» TASK TO COMPLETE
Below is a listing; copy all of it exactly.

» DATA ROWS
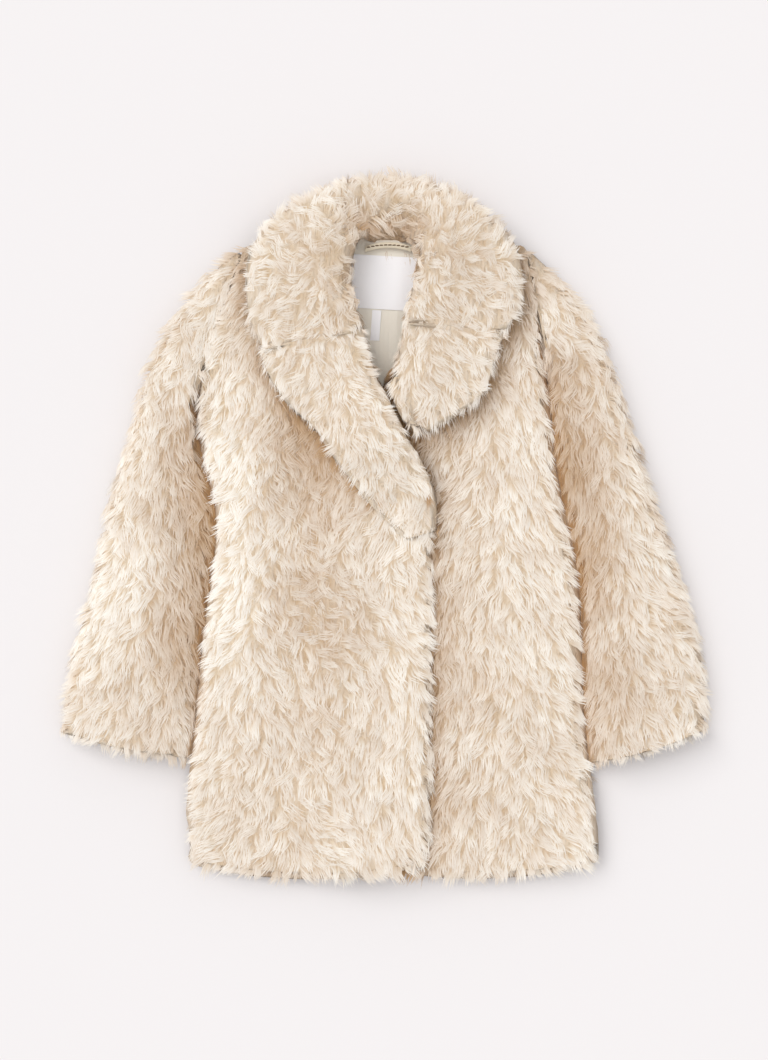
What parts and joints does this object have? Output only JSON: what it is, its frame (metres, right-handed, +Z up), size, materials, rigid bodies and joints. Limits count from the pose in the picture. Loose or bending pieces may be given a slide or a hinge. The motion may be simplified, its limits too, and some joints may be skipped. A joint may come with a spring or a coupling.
{
  "type": "faux fur coat",
  "caption": "Child's long-pile faux fur coat with a notched collar and lapels and long sleeves, laid out flat on its back, fronts crossed, neck open.",
  "frame": {"origin": "middle of the underside, on the surface that the coat lies on", "axes": "+Z up from the surface, +Y towards the collar, +X to the right seen from above, which is the wearer's left"},
  "size_m": [0.6106, 0.664, 0.0716],
  "materials": {
    "pile": "long curly cream pile, matt with a soft sheen",
    "lining": "smooth off-white satin",
    "tape": "woven cotton tape",
    "label": "plain white woven satin, bare"
  },
  "bodies": {
    "root": {"back": "pile", "front_right": "pile", "front_left": "pile", "sleeve_right": "pile", "sleeve_left": "pile", "collar": "pile", "lapel_right": "pile", "lapel_left": "pile", "lining_back": "lining", "hanger_loop": "tape", "neck_label": "label", "care_tag": "label"}
  },
  "joints": []
}
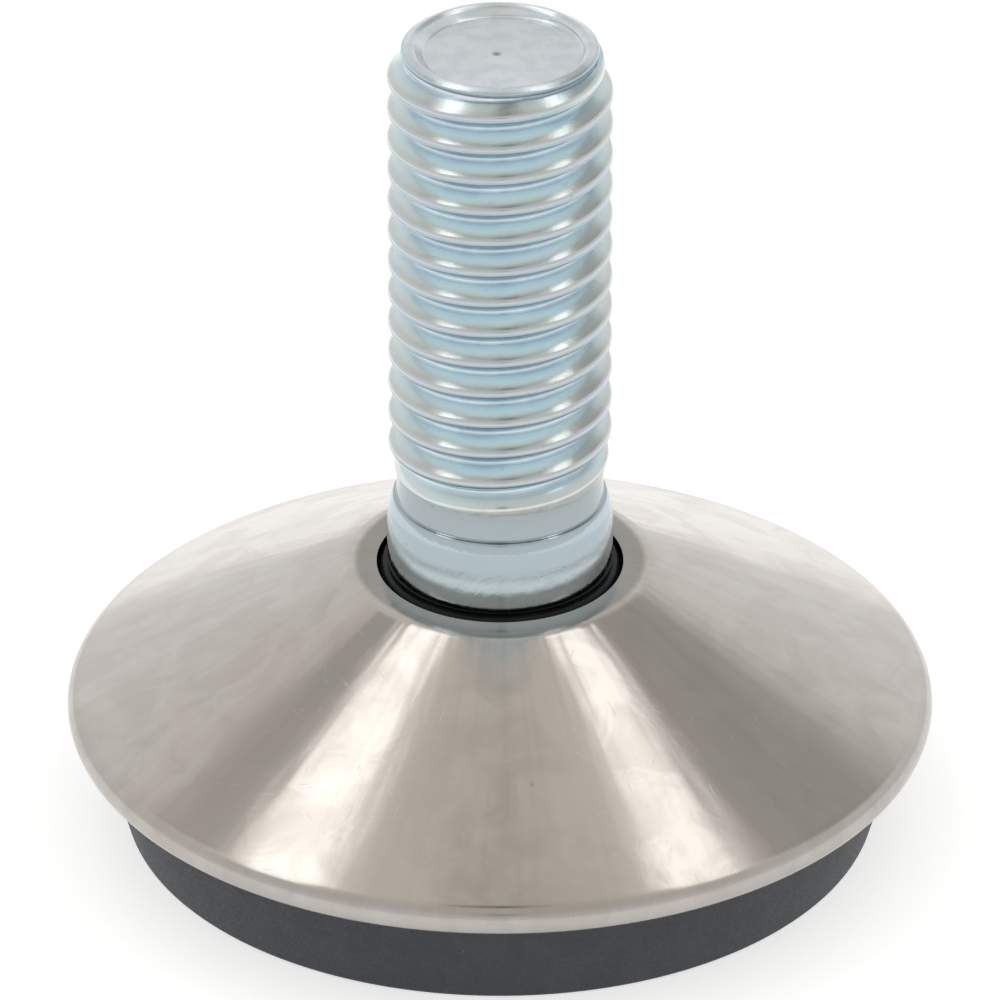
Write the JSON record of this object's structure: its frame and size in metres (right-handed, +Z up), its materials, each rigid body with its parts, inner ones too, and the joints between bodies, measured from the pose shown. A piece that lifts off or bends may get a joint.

» SOLUTION FOR THIS PROBLEM
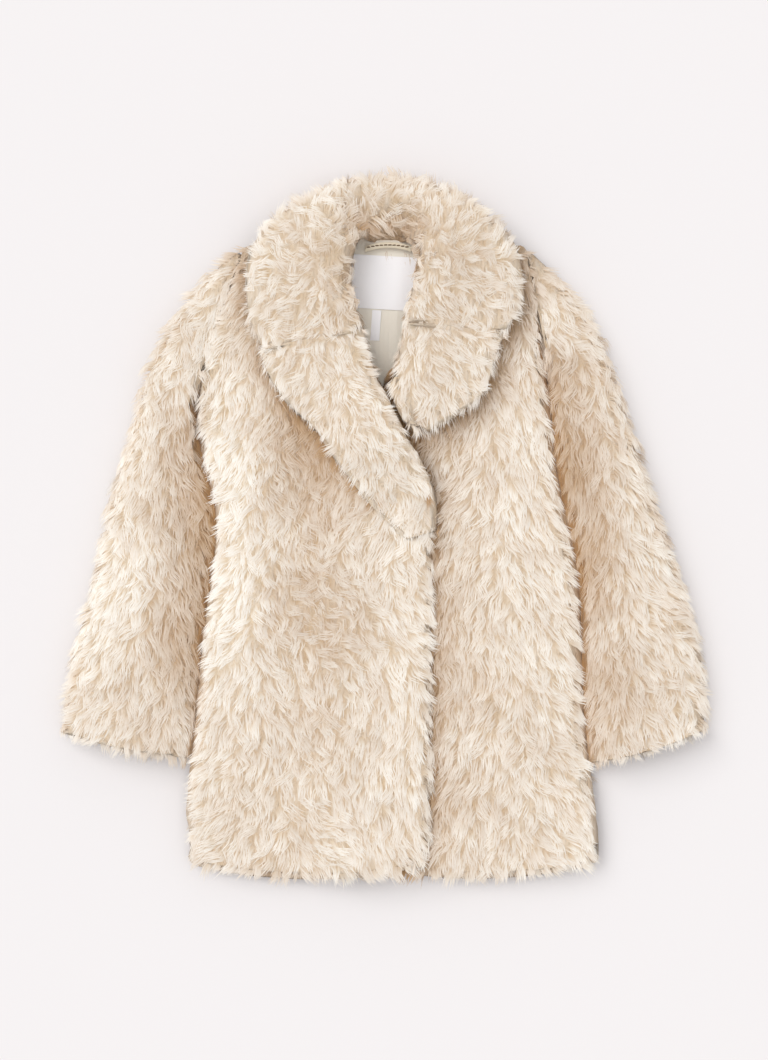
What parts and joints does this object have? Output only JSON: what it is, its frame (metres, right-handed, +Z up), size, materials, rigid bodies and joints. Limits count from the pose in the picture. Loose or bending pieces may be given a slide or a hinge. The motion may be simplified, its limits too, and some joints may be skipped. A joint may come with a spring or a coupling.
{
  "type": "faux fur coat",
  "caption": "Child's long-pile faux fur coat with a notched collar and lapels and long sleeves, laid out flat on its back, fronts crossed, neck open.",
  "frame": {"origin": "middle of the underside, on the surface that the coat lies on", "axes": "+Z up from the surface, +Y towards the collar, +X to the right seen from above, which is the wearer's left"},
  "size_m": [0.6106, 0.664, 0.0716],
  "materials": {
    "pile": "long curly cream pile, matt with a soft sheen",
    "lining": "smooth off-white satin",
    "tape": "woven cotton tape",
    "label": "plain white woven satin, bare"
  },
  "bodies": {
    "root": {"back": "pile", "front_right": "pile", "front_left": "pile", "sleeve_right": "pile", "sleeve_left": "pile", "collar": "pile", "lapel_right": "pile", "lapel_left": "pile", "lining_back": "lining", "hanger_loop": "tape", "neck_label": "label", "care_tag": "label"}
  },
  "joints": []
}
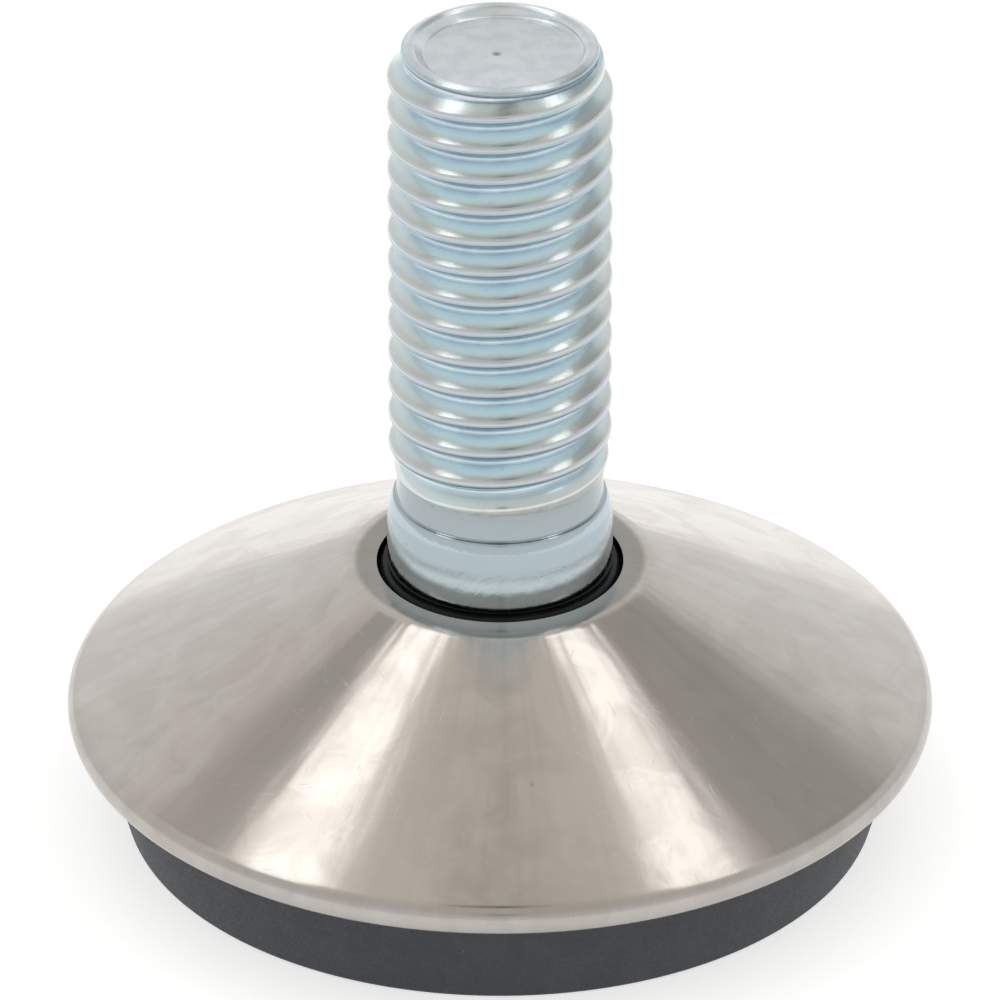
Write the JSON record of this object's structure: its frame and size in metres (right-handed, +Z up), its materials, each rigid body with its parts, inner ones too, and the joints between bodies, measured from the pose shown. A piece that lifts off or bends may get a joint.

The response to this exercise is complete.